-- Start Listed entries --

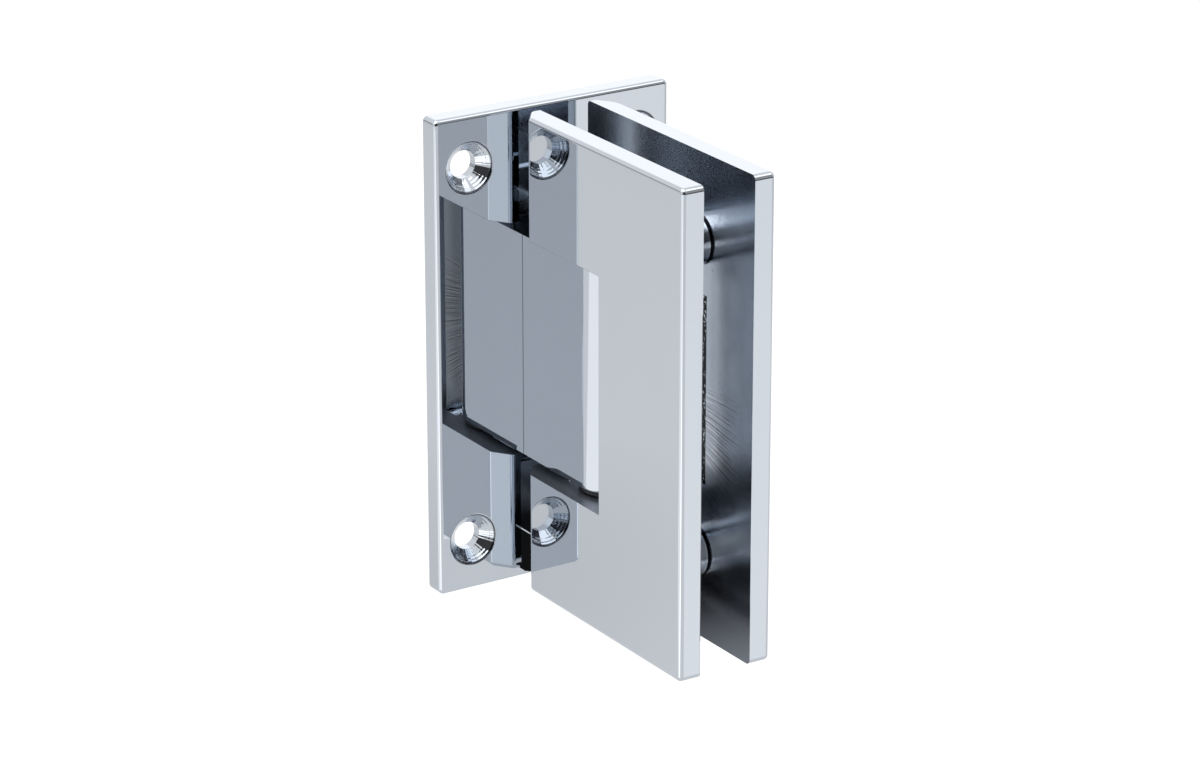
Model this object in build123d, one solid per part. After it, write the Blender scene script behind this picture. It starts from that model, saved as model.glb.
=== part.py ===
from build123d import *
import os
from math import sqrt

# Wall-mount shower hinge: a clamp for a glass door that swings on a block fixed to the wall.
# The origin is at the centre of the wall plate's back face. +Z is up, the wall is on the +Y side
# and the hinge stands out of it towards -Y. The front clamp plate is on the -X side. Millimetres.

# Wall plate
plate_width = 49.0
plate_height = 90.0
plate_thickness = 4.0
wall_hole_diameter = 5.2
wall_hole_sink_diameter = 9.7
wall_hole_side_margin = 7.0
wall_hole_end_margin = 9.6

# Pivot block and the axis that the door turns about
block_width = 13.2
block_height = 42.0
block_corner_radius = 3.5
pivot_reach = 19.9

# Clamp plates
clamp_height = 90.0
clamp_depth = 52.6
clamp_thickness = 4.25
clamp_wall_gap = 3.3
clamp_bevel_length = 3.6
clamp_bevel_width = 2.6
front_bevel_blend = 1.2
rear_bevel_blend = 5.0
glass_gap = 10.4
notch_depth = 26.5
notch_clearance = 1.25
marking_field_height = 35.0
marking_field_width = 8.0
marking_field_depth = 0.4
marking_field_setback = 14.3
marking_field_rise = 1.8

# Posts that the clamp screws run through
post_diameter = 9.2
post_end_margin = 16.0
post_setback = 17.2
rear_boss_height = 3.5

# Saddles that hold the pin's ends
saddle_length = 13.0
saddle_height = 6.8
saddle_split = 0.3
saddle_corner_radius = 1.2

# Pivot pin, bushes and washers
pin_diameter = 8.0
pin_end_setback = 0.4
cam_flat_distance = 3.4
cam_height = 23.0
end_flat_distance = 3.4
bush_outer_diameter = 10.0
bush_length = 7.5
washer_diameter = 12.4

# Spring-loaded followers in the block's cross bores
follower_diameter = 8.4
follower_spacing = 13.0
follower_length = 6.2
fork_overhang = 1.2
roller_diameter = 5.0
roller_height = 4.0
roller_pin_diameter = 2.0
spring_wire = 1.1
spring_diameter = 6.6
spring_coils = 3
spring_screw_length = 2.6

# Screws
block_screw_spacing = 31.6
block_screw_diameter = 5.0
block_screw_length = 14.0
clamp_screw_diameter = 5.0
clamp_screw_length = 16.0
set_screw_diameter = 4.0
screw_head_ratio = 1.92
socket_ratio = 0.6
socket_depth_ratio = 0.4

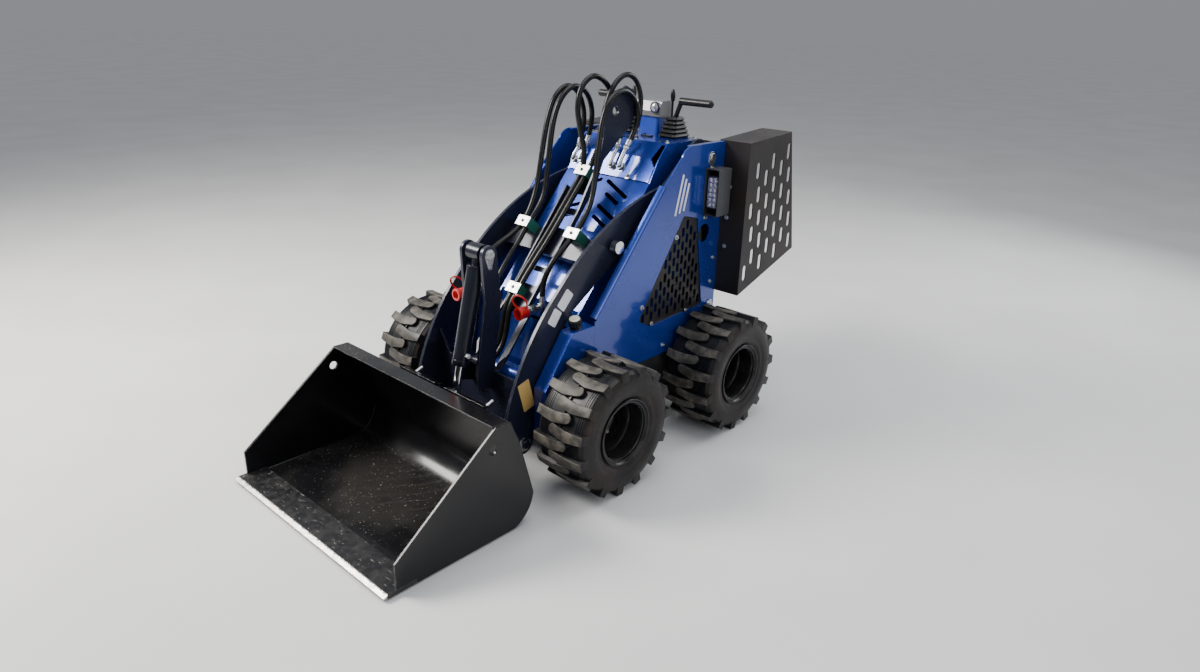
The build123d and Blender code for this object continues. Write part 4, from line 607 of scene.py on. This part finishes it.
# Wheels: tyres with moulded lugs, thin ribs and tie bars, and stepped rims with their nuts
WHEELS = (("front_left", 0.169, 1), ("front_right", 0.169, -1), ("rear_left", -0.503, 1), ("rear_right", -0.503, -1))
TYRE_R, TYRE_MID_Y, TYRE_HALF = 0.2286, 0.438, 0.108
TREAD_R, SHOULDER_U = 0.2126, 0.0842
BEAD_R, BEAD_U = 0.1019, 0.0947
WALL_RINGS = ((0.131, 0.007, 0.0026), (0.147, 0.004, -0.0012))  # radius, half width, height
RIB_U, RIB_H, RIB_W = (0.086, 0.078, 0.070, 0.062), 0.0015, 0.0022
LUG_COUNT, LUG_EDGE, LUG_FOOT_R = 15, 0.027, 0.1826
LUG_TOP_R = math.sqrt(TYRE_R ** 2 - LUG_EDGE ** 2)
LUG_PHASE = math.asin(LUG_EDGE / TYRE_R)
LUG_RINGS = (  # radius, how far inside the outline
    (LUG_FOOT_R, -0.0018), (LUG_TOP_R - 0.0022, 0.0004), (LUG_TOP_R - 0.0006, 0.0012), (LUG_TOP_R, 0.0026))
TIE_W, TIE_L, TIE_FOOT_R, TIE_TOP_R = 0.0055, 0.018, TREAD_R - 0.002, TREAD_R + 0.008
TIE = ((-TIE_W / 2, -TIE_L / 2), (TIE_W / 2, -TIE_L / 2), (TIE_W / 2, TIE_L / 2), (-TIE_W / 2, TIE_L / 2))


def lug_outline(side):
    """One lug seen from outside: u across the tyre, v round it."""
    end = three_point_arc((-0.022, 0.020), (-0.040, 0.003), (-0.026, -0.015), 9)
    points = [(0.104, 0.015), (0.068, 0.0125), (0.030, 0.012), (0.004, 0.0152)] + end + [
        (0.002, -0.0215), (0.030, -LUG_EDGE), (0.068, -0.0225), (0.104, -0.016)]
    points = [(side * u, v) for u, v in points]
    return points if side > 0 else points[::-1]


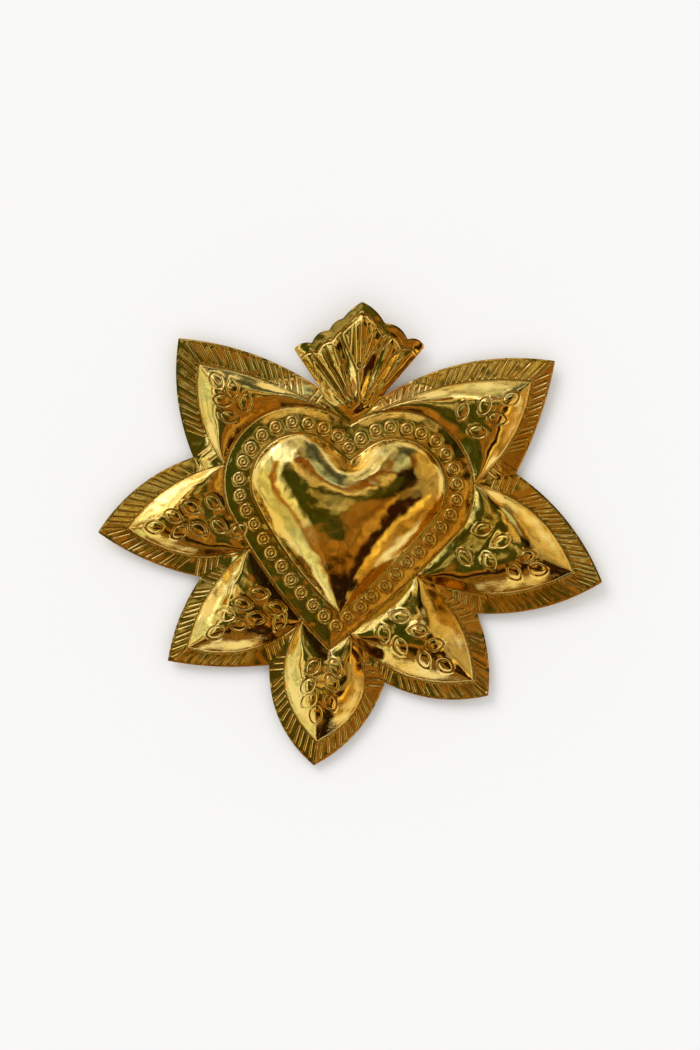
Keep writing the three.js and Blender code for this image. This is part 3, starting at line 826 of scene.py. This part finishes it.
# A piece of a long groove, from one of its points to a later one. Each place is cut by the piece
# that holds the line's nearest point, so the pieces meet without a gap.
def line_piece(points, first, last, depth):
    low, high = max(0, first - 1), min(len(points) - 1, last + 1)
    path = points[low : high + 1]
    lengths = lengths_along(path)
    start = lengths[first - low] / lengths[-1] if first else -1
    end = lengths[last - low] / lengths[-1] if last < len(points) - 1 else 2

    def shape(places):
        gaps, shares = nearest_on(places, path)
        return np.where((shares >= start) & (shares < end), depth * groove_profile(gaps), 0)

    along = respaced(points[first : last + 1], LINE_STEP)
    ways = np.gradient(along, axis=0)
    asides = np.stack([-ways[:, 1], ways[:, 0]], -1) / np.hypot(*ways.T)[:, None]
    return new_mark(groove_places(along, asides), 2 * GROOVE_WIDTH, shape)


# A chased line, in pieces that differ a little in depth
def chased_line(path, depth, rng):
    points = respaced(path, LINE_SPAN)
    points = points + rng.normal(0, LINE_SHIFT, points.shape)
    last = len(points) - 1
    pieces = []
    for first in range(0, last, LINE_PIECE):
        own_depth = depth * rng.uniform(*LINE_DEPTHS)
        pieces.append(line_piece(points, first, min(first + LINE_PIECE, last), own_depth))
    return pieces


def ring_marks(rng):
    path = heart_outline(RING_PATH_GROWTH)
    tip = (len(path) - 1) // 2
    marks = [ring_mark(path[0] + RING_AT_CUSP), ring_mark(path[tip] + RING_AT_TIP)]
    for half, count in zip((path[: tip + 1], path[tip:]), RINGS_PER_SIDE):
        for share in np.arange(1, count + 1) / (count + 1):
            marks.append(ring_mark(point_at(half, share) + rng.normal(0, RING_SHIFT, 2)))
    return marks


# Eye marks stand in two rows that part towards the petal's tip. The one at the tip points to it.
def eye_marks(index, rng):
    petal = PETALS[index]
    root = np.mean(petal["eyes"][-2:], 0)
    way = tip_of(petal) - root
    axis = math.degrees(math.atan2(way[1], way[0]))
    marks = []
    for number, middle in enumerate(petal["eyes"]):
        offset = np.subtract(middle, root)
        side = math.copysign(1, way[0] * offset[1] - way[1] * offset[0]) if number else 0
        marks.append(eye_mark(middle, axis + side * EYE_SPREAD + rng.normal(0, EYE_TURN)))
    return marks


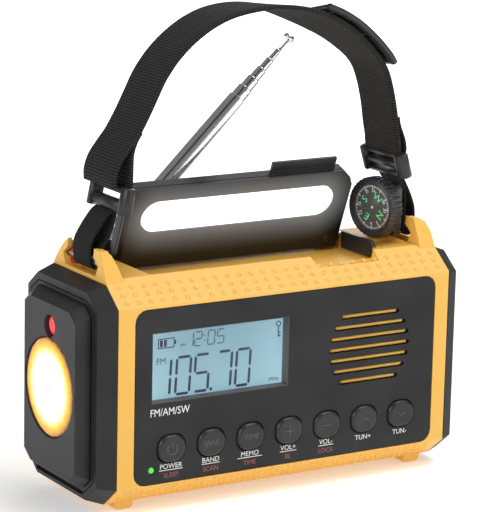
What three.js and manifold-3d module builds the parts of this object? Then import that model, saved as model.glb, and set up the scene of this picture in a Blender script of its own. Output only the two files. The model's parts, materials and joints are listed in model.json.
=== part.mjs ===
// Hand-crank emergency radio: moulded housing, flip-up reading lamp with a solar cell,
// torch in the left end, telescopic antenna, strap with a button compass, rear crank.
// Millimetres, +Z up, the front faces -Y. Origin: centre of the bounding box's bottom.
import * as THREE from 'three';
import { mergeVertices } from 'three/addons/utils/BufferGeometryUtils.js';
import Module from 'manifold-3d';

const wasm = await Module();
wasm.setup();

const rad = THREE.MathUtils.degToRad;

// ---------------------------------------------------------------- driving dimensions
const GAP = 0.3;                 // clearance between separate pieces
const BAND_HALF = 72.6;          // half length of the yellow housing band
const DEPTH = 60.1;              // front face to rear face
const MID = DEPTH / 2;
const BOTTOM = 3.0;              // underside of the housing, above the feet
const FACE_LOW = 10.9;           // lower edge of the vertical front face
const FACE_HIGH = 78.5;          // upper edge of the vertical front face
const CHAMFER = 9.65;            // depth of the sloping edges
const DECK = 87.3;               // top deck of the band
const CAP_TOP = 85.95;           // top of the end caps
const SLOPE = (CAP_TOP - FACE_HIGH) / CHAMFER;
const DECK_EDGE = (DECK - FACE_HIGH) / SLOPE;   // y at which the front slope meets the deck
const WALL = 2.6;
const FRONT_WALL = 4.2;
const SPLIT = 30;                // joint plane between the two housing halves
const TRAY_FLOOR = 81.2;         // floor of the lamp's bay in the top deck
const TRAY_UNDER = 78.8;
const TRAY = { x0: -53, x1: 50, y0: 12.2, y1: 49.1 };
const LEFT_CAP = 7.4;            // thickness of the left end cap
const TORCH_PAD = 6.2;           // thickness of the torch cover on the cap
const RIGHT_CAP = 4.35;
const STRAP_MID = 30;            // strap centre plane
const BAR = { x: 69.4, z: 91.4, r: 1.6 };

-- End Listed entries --

## Problem to solve:
Please print the material above exactly as it appears, from its first line through the line containing "from math import sqrt", inclusive, and stop there.

## The solution:
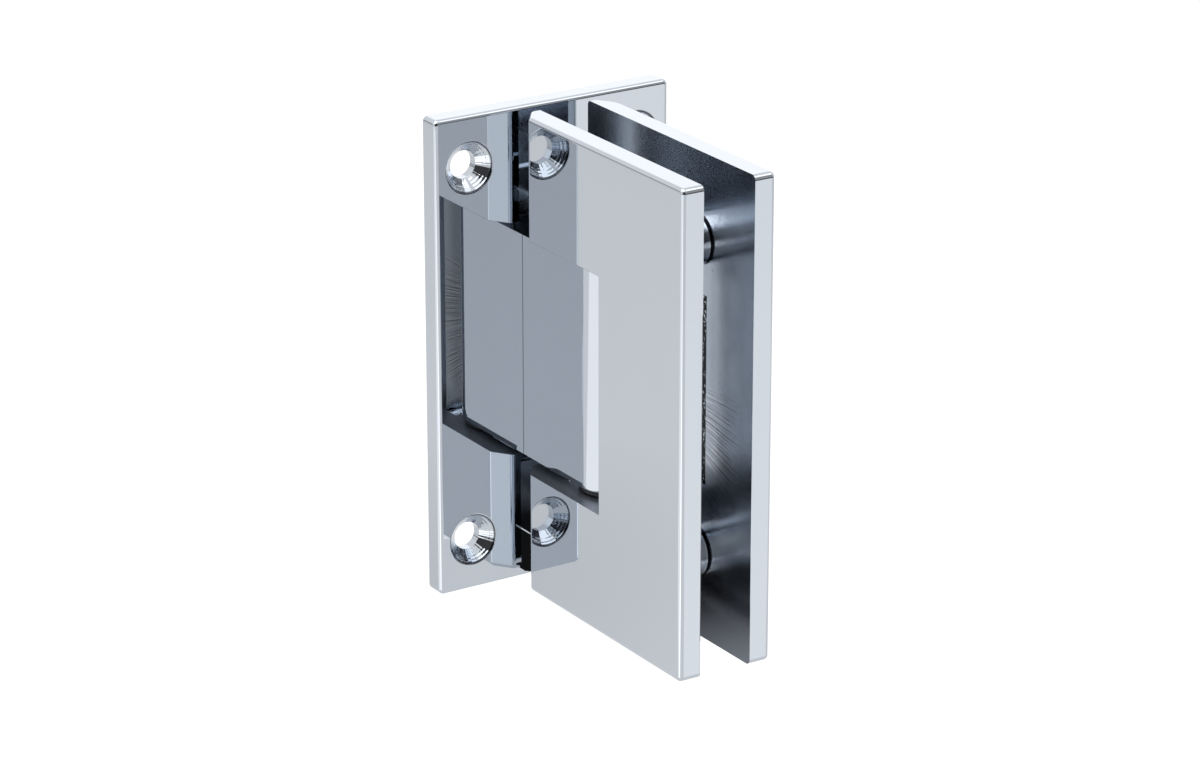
Model this object in build123d, one solid per part. After it, write the Blender scene script behind this picture. It starts from that model, saved as model.glb.
=== part.py ===
from build123d import *
import os
from math import sqrt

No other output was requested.